Ich habe vor einiger Zeit im Radio die Sendung SRF Focus Blind Date gehört. Zum Blind Date werden jeweils 2 Promintente eingeladen um miteinander 1 Stunde lang über ein Thema ihrer Wahl zu sprechen. Das pikante daran ist, dass beide bis zur letzten Minute nicht wissen wer das Gegenüber sein wird. So also geschehen vor ca. 3 Monaten mit Stress und Mona Petri. Stress kannte ich, Mona Petri kannte ich nicht. Eigentlich wollte ich schon umschalten, denn den Rapper Stress empfinde ich als eher grossmäulig. Unter dem Motto Wasser predigen und Wein trinken, sich stark machen gegen die Klimaerwärmung dann aber trotzdem überall hinfliegen und ein riesen Auto fahren. Vielleicht tue ich ihm ja unrecht, aber dies ist eben mein subjektives Empfinden.

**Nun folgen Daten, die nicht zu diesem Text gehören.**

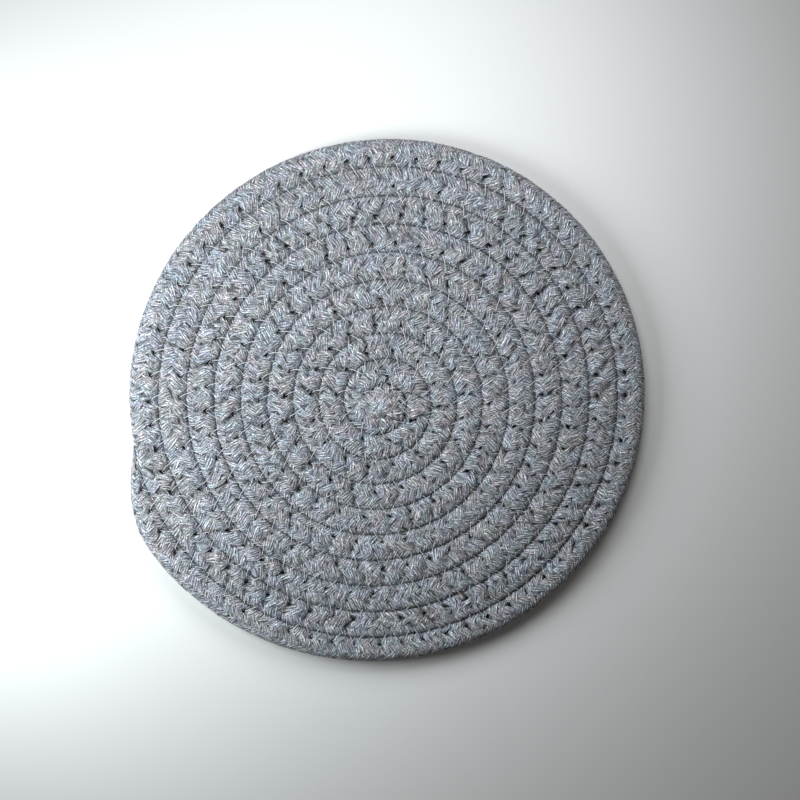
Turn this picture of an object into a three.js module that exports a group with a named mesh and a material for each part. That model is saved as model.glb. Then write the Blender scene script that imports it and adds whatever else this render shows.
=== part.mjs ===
// A round table pad: one length of plaited cotton cord, coiled flat and sewn turn to turn.
// Millimetres, +Z up. The pad lies on z = 0 and the middle of its box is at x = 0, y = 0.
// The coil is followed inwards from the cord's outer end, so turn 0 is that end and the
// last turn is the start of the cord at the middle. Seen from above, this way in is
// anticlockwise.

import * as THREE from 'three';

// Driving dimensions of the coil
const endRadius = 95.0; // outer edge's distance from the middle, at the cord's outer end
const turns = 10.5; // turns from the outer end to the middle
const slack = 1.92; // how far the half-way turns lie inside an evenly spaced coil
const endDirection = 188.6; // degrees from +X, where the outer end lies

// The coil isn't quite round. Each line is a radius added at the rim: how much, in which
// direction (degrees from +X), over how many bulges, and how fast it fades towards the middle.
const unevenness = [
  { amount: 3.4, direction: 50, bulges: 1, fade: 2 }, // wound off centre
  { amount: 1.05, direction: 39, bulges: 2, fade: 2 }, // slightly oval
  { amount: 1.25, direction: -11, bulges: 2, fade: 8 }, // outer turn a little slack at two sides
];

// Driving dimensions of the cord
const thickness = 8.0; // from the surface it lies on to the crown
const grooveTop = 5.7; // height of the groove between turns, and of the rim's upper edge
const grooveBottom = 2.3; // the same on the underside
const tailLength = 0.066; // turns over which the outer end narrows into the turn beside it
const tailBluntness = 1.2; // how the tail narrows: 1 is a round tip, 2 a drawn-out one
const tailFlatness = 0.6; // how fast the narrowing tail also loses height
const stubLength = 0.7; // turns before the middle in which the groove closes up

// Points across one turn, from its outer groove to its inner one. Share is the way across,
// and drop is how far the point lies below the crown, or above the floor, as a share of the
// groove's depth.
const upperPoints = [
  { share: 0.15, drop: 0.27 },
  { share: 0.35, drop: 0 },
  { share: 0.65, drop: 0 },
  { share: 0.85, drop: 0.27 },
];
const lowerPoints = [
  { share: 0.2, drop: 0 },
  { share: 0.8, drop: 0 },
];

// Each turn has a few close steps where the tail narrows, then even ones
const tailSteps = [0, 0.17, 0.34, 0.51, 0.68, 0.84, 1];
const evenSteps = 45;

const stepsInTurn = tailSteps.map((step) => step * tailLength);
for (let step = 1; step < evenSteps; step += 1) {
  stepsInTurn.push(tailLength + ((1 - tailLength) * step) / evenSteps);
}

// The turn at each row across the cord, up to the last one that clears the middle
const perTurn = stepsInTurn.length;
const middleClearance = 0.01;

const rows = [];
for (let whole = 0; whole < turns; whole += 1) {
  const turnsHere = stepsInTurn.map((step) => whole + step);
  rows.push(...turnsHere.filter((turn) => turn < turns - middleClearance));
}

// Radius of the edge that is this many turns in from the outer end
function edgeRadius(turn, angle) {
  const inward = Math.min(turn / turns, 1);
  let radius = endRadius * (1 - inward) - 4 * slack * inward * (1 - inward);
  for (const { amount, direction, bulges, fade } of unevenness) {
    const turned = angle - THREE.MathUtils.degToRad(direction);
    radius += amount * Math.cos(bulges * turned) * (1 - inward) ** fade;
  }
  return Math.max(radius, 0);
}

function angleAt(turn) {
  return THREE.MathUtils.degToRad(endDirection) + turn * 2 * Math.PI;
}

// 1 along the coil, falling to 0 at the tip of the tail
function fullness(turn) {
  return Math.sin((Math.min(turn / tailLength, 1) * Math.PI) / 2) ** tailBluntness;
}

// 1 along the coil, falling to 0 where the groove has closed up at the middle
function grooveShare(turn) {
  return Math.min((turns - turn) / stubLength, 1) ** 2;
}

// The edge's place seen from above; along the tail it draws in to the next turn
function edgePoint(turn) {
  const angle = angleAt(turn);
  const inner = edgeRadius(turn + 1, angle);
  const outer = edgeRadius(turn, angle);
  const radius = turn < tailLength ? inner + (outer - inner) * fullness(turn) : outer;
  return new THREE.Vector2(radius * Math.cos(angle), radius * Math.sin(angle));
}

const corners = [];
const faces = [];

function addCorner(place, height) {
  corners.push(place.x, place.y, height);
  return corners.length / 3 - 1;
}

// Both surfaces share the coil's edge: an upper and a lower corner at each row. The tail's
// tip is the same corner as the edge one turn further in.
const middle = new THREE.Vector2(0, 0);
const upper = { height: thickness, groove: grooveTop, points: upperPoints, edge: [] };
const lower = { height: 0, groove: grooveBottom, points: lowerPoints, edge: [] };

function grooveHeight(surface, turn) {
  return surface.height + (surface.groove - surface.height) * grooveShare(turn);
}

for (const surface of [upper, lower]) {
  rows.forEach((turn, row) => {
    const corner = row === 0 ? -1 : addCorner(edgePoint(turn), grooveHeight(surface, turn));
    surface.edge.push(corner);
  });
  surface.edge[0] = surface.edge[perTurn];
  surface.middle = addCorner(middle, surface.height);
}

// The corners across one turn at a row, from the outer edge to the inner one
function rowAcross(surface, row) {
  const innerRow = row + perTurn;
  const outer = surface.edge[row];
  const inner = innerRow < rows.length ? surface.edge[innerRow] : surface.middle;
  if (row === 0) {
    return [outer, ...surface.points.map(() => outer), outer];
  }
  const from = new THREE.Vector2(corners[3 * outer], corners[3 * outer + 1]);
  const to = new THREE.Vector2(corners[3 * inner], corners[3 * inner + 1]);
  const flat = fullness(rows[row]) ** tailFlatness;
  const across = surface.points.map(({ share, drop }) => {
    const nearest = share < 0.5 ? outer : inner;
    const groove = corners[3 * nearest + 2];
    const height = groove + (surface.height - groove) * (1 - drop) * flat;
    return addCorner(from.clone().lerp(to, share), height);
  });
  return [outer, ...across, inner];
}

function addFace(a, b, c) {
  if (a !== b && b !== c && c !== a) {
    faces.push(a, b, c);
  }
}

function addStrip(first, second, facingUp) {
  for (let k = 0; k + 1 < first.length; k += 1) {
    const [a, b, c, d] = [first[k], first[k + 1], second[k + 1], second[k]];
    if (facingUp) {
      addFace(a, c, b);
      addFace(a, d, c);
    } else {
      addFace(a, b, c);
      addFace(a, c, d);
    }
  }
}

for (const surface of [upper, lower]) {
  const across = rows.map((turn, row) => rowAcross(surface, row));
  across.push(across[0].map(() => surface.middle));
  for (let row = 0; row + 1 < across.length; row += 1) {
    addStrip(across[row], across[row + 1], surface === upper);
  }
}

// The free rim of the outermost turn
for (let row = 0; row < perTurn; row += 1) {
  addStrip([upper.edge[row], lower.edge[row]], [upper.edge[row + 1], lower.edge[row + 1]], false);
}

const geometry = new THREE.BufferGeometry();
geometry.setAttribute('position', new THREE.Float32BufferAttribute(corners, 3));
geometry.setIndex(faces);
geometry.computeVertexNormals();
geometry.computeBoundingBox();
const boxCentre = geometry.boundingBox.getCenter(new THREE.Vector3());
geometry.translate(-boxCentre.x, -boxCentre.y, 0);

const greyCotton = new THREE.MeshStandardMaterial({
  color: 0x868b91,
  roughness: 0.95,
  metalness: 0,
});

const coiledCord = new THREE.Mesh(geometry, greyCotton);
coiledCord.name = 'coiled_cord';

const pad = new THREE.Group();
pad.add(coiledCord);

export default pad;
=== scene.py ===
"""A round coaster: one length of plaited grey cotton cord, coiled flat and sewn turn to turn.

Metres, +Z up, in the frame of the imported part: the coaster lies on z = 0, and the middle of its
box is at x = 0, y = 0. The coil is followed inwards from the cord's outer end, so turn 0 is that
end, and the last turn is the start of the cord at the middle. Seen from above, this way in is
anticlockwise. A share is a part of the way round the cord: 0 is its crown, 0.25 its side away
from the middle, and 0.5 its underside.
"""

import math
from collections import namedtuple

import bpy
import numpy as np
from mathutils import Matrix, Vector


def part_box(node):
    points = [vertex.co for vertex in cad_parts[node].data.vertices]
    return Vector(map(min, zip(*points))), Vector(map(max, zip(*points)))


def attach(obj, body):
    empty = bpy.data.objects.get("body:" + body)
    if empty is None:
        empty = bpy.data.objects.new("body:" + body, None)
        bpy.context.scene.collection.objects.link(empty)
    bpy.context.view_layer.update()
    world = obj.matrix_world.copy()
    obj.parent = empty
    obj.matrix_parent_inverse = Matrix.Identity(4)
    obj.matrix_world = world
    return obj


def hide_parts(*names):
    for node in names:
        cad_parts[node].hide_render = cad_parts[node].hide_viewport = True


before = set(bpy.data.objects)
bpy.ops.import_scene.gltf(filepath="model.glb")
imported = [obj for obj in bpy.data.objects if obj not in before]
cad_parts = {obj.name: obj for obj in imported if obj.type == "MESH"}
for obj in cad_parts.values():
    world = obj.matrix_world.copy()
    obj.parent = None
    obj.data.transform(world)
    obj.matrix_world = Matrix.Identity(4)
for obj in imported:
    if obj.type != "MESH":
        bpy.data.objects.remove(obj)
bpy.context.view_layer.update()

# The cord's core: soft cotton filling, coiled flat from the middle outwards, which the plait
# lies on. Each turn is pressed against the one inside it and pulled down where it is sewn. It
# is seen only at the bottom of the needle holes and of the gaps between strands, and its dark
# colour is painted shade there.

MM = 0.001
END_RADIUS = 95.0 * MM  # outer edge's distance from the middle, at the cord's outer end
TURNS = 10.5  # turns from the outer end to the middle
SLACK = 1.92 * MM  # how far the half-way turns lie inside an evenly spaced coil
END_DIRECTION = math.radians(188.6)  # where the outer end lies, from +X
UNEVENNESS = (
    # amount, direction, bulges round the coil, how fast it fades towards the middle
    (3.4 * MM, math.radians(50), 1, 2),  # wound off centre
    (1.05 * MM, math.radians(39), 2, 2),  # slightly oval
    (1.25 * MM, math.radians(-11), 2, 8),  # outer turn a little slack at two sides
)
TAIL_LENGTH = 0.066  # turns over which the outer end narrows into the turn beside it
TAIL_BLUNTNESS = 1.2  # how the tail narrows: 1 is a round tip, 2 a drawn-out one
STUB_LENGTH = 0.7  # turns before the middle in which the groove closes up
RIM_POINTS = 7201  # at which the rim is measured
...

Mona Petri kannte ich nicht. Sie ist Schauspielerin, anscheinend ziemlich bekannt und hat schon in einigen Tatorten und auch in einigen Schweizer Kinofilmen mitgespielt. Was mich wirklich beindruckte war, dass sie neben ihrem Schauspieljob in einem Altenheim als Altenpflegerin Teilzeit arbeitet. Das erklärt mir auch ihre für mich sehr angenehme Art sich mit dem Rapper Stress zu unterhalten. Mir kam sie geerdet herüber was mich dazu bewog die Sendung bis zum Ende zu hören.
Eine Geschichte die sie erzählte geht mir bis heute nicht aus dem Kopf. Sie erzählte, dass sie einem Altenheimbewohner beim Aufstehen helfen durfte um ihn danach zu Waschen und einzucremen. Beim Waschen sah sie am Unterarm eine wackelig eintätowierte Nummer und erkannte diese sofort als Tattoo vom Konzentrationslager. Da der Patient sowieso gemerkt hatte, dass sie stockte fragte sie ihn: «Ist es das was ich denke was es ist?» Er sagte «ja». Er erzählte ihr dann aus seinem Leben und am Schluss sagt er:
«Ist es nicht verrückt? Ich gehöre zu den letzten die noch leben, wir sind noch ganz wenige die da waren und sie warten nicht mal bis wir alle weg sind bis sie wieder anfangen überall Grenzen, Stacheldrähte und Mauern zu bauen, die Leute zu nummerieren und Nationalstaaten zu errichten in Europa»
Diesen Satz bewog mich zum schreiben dieses Blogbeitrages. Das Thema der Abschottung ist ja gerade wieder brandaktuell nach der Wahl des amerikanischen Präsidenten. Das Bauen von Stacheldrähten und Mauern hat ja mit der Angst zu tun. Angst vor dem Fremden, Angst vor dem Verlust, Angst die nicht definierbar ist. Woher kommen diese Ängste? Haben wir auch selber Angst?
Fakt ist das wir eigentlich in einer sehr sicheren Zeit leben. Es gibt keine grösseren Seuchen, HIV ist behandelbar und Krebs nicht mehr unbedingt ein Todesurteil. Kriege in der westlichen Welt haben wir zum Glück schon lange nicht mehr erlebt, wir können uns frei und in einem grossen Teil der Welt sicher bewegen.
Trotzdem fühlen wir uns unsicher, wir fangen an zu Mauern. Bauen unsicheren Menschen eine Mauer? Fühlen wir uns wirklich sicherer mit einer Mauer? Ist es nicht eher so, dass wenn wir uns einmauern wir immer unsicherer und demzufolge noch ängstlicher werden?
Es muss jeder für sich entscheiden wie viel Mauer für einem persönlich genug ist.